**Problem to solve**
Please quote exactly the lines below from the line containing "const hotPlate = makeHotPlate();" to the line containing "before = set(bpy.data.objects)", both lines included, and nothing else.

**Data**
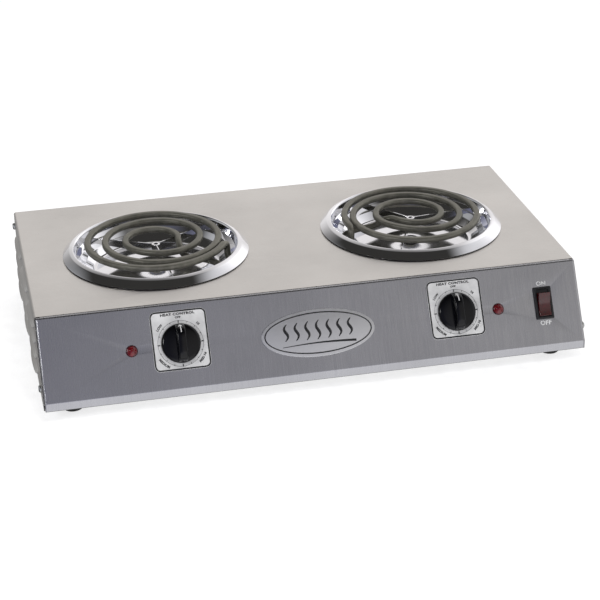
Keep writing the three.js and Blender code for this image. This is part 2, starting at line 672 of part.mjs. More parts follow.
function makeControl({ side, knobX, pilotX }) {
  const control = new THREE.Group();
  const dialPlate = named(`dial_plate_${side}`, makeDialPlate(), whiteEnamel());
  dialPlate.position.set(knobX, -DIAL_PLATE_S, 0);
  control.add(dialPlate);
  const turning = new THREE.Group();
  turning.position.set(knobX, -KNOB_S, 0);
  turning.add(named(`knob_${side}`, makeKnob(), glossBlack()));
  const shaft = rod('z', SHAFT.radius, SHAFT.back, SHAFT.front, [0, 0], 16);
  turning.add(named(`switch_shaft_${side}`, shaft, zincSteel()));
  turning.add(named(`switch_body_${side}`, makeSwitchBody(), phenolic()));
  turning.add(named(`switch_nut_${side}`, makeSwitchNut(), zincSteel()));
  control.add(turning);
  control.add(makePilot(side, pilotX));
  return control;
}

function makePilot(side, x) {
  const pilot = new THREE.Group();
  const lens = turned([[0, GAP], [5.2, GAP], [5.2, 1.6], [4.7, 3.4], [3.4, 4.9], [1.7, 5.7], [0, 5.9]], 16);
  pilot.add(named(`pilot_lens_${side}`, lens, redLens()));
  pilot.add(named(`pilot_body_${side}`, turned(discOutline(PILOT_RADIUS, -20, 0), 16), mattBlack()));
  const clip = turned(ringOutline(PILOT_RADIUS + GAP, 7.5, -SHEET - GAP - 1.2, -SHEET - GAP), 16);
  pilot.add(named(`pilot_clip_${side}`, clip, zincSteel()));
  pilot.position.set(x, -PILOT_S, 0);
  return pilot;
}

const BEZEL = { width: 19, length: 33.5, top: 2.2 };
const ROCKER = { halfWidth: 6.3, halfLength: 12, pivotZ: -2, tilt: 12 * DEGREE };

function makeRockerHousing() {
  const { width, length } = ROCKER_BODY;
  const bezel = plate(roundedRectangle(BEZEL.width, BEZEL.length, 1.2), GAP, BEZEL.top, 3);
  let housing = bezel.add(box(-width / 2, width / 2, -length / 2, length / 2, -19, 1));
  housing = housing.subtract(box(-ROCKER.halfWidth - 0.4, ROCKER.halfWidth + 0.4, -14.1, 14.1, -14, 5));
  for (const y of [-8, 0, 8]) {
    housing = housing.add(box(-3.2, 3.2, y - 0.5, y + 0.5, -27, -18));
  }
  return housing;
}

// The paddle at rest, tipped so that its lower half is pressed in, with its pivot at the origin.
function makeRocker() {
  const crest = 6;
  const rise = crest + ROCKER.halfLength * Math.tan(ROCKER.tilt);
  const side = polygon([
    [-9, -3], [9, -3], [ROCKER.halfLength - 0.5, 2], [ROCKER.halfLength, rise], [0, crest],
    [-ROCKER.halfLength, rise], [0.5 - ROCKER.halfLength, 2],
  ]);
  const paddle = alongX(side, -ROCKER.halfWidth, ROCKER.halfWidth);
  return paddle.rotate([ROCKER.tilt / DEGREE, 0, 0]);
}

function makePowerSwitch() {
  const power = new THREE.Group();
  power.add(named('power_switch_housing', makeRockerHousing(), mattBlack()));
  const rocker = named('power_rocker', makeRocker(), darkRed());
  rocker.position.z = ROCKER.pivotZ;
  power.add(rocker);
  power.position.set(ROCKER_X, -ROCKER_S, 0);
  return power;
}

function makeBadge() {
  const outline = new THREE.Shape();
  outline.absellipse(0, 0, 58.5, 24, 0, 2 * Math.PI);
  const mesh = named('front_badge', plate(outline, GAP, GAP + 1.1, 28), whiteEnamel());
  mesh.position.set(0, -BADGE_S, 0);
  return mesh;
}

function makeControlPanelParts() {
  const panel = new THREE.Group();
  for (const control of CONTROLS) panel.add(makeControl(control));
  panel.add(makePowerSwitch());
  panel.add(makeBadge());
  panel.position.z = TOP_Z;
  panel.rotation.x = PANEL_ANGLE;
  return panel;
}

// ---------------------------------------------------------------- assembly

function makeHotPlate() {
  const hotPlate = new THREE.Group();
  hotPlate.add(makeCover(), makeFrontPanel(), makeRearPanel(), makeBasePan(), makeHeatBaffle());
  for (const foot of FEET) hotPlate.add(makeFoot(foot), makeFootScrew(foot));
  for (const screw of SIDE_SCREWS) {
    hotPlate.add(makeSideScrew(screw, -1, 'left'), makeSideScrew(screw, 1, 'right'));
  }
  hotPlate.add(makeInlet(), makeEarthScrew());
  for (const burner of BURNERS) hotPlate.add(makeBurner(burner));
  hotPlate.add(makeControlPanelParts());
  return hotPlate;
}

const hotPlate = makeHotPlate();
const centre = new THREE.Box3().setFromObject(hotPlate, true).getCenter(new THREE.Vector3());
hotPlate.position.set(-centre.x, -centre.y, 0);

export default hotPlate;
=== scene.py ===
import json
import math

import bmesh
import bpy
from mathutils import Matrix, Vector


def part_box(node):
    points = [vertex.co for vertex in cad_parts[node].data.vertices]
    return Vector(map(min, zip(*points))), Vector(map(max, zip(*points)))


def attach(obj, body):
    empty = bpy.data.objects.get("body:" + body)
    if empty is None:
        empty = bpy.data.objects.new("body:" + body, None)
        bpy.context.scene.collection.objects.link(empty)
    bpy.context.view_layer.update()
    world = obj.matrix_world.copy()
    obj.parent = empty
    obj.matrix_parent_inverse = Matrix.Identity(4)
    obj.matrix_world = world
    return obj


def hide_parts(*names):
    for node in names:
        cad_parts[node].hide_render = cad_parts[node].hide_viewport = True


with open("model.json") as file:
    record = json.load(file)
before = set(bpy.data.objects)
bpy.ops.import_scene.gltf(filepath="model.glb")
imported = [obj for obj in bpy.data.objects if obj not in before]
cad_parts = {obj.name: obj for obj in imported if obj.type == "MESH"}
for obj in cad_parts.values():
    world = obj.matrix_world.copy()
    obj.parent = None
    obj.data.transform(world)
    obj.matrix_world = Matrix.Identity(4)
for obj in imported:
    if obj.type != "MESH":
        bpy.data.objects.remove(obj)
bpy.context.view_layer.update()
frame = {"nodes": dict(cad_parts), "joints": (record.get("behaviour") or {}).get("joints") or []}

# Sizes below are in millimetres, in the row frame unless a comment says otherwise.
# Meshes are scaled to metres as they are made.
MM = 0.001
JOINTS = {joint["name"]: joint for joint in frame["joints"]}


def node_box(name):
    """A CAD node's lowest and highest corners, in millimetres."""
    low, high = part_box(name)
    return low / MM, high / MM


def node_middle(name):
    """The X, Y and Z of the middle of a CAD node's box, in millimetres."""
    low, high = node_box(name)
    return tuple((low[axis] + high[axis]) / 2 for axis in range(3))


PANEL_LOW, PANEL_HIGH = node_box("front_panel")
REAR_HIGH = node_box("rear_panel")[1]
BASE_LOW, BASE_HIGH = node_box("base_pan")
HALF_WIDTH = PANEL_HIGH.x
LIP_Y = PANEL_LOW.y
BASE_Z = PANEL_LOW.z
TOP_Z = PANEL_HIGH.z
REAR_Y = REAR_HIGH.y
SLOPE_RUN = 43
LIP_HEIGHT = 9
SLOPE_DROP = TOP_Z - BASE_Z - LIP_HEIGHT
BEND_Y = LIP_Y + SLOPE_RUN
PANEL_ANGLE = math.atan2(SLOPE_DROP, SLOPE_RUN)
SHEET = 1.0
GAP = 0.3
BEND = 2.5
SEAM = 3.4
FLANGE = 14
FLANGE_X = HALF_WIDTH - SHEET - GAP
SIDES = ("left", "right")
CORNERS = ("front_left", "front_right", "rear_left", "rear_right")
PANEL_FRAME = Matrix.Translation((0, BEND_Y, TOP_Z)) @ Matrix.Rotation(PANEL_ANGLE, 4, "X")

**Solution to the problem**
const hotPlate = makeHotPlate();
const centre = new THREE.Box3().setFromObject(hotPlate, true).getCenter(new THREE.Vector3());
hotPlate.position.set(-centre.x, -centre.y, 0);

export default hotPlate;
=== scene.py ===
import json
import math

import bmesh
import bpy
from mathutils import Matrix, Vector


def part_box(node):
    points = [vertex.co for vertex in cad_parts[node].data.vertices]
    return Vector(map(min, zip(*points))), Vector(map(max, zip(*points)))


def attach(obj, body):
    empty = bpy.data.objects.get("body:" + body)
    if empty is None:
        empty = bpy.data.objects.new("body:" + body, None)
        bpy.context.scene.collection.objects.link(empty)
    bpy.context.view_layer.update()
    world = obj.matrix_world.copy()
    obj.parent = empty
    obj.matrix_parent_inverse = Matrix.Identity(4)
    obj.matrix_world = world
    return obj


def hide_parts(*names):
    for node in names:
        cad_parts[node].hide_render = cad_parts[node].hide_viewport = True


with open("model.json") as file:
    record = json.load(file)
before = set(bpy.data.objects)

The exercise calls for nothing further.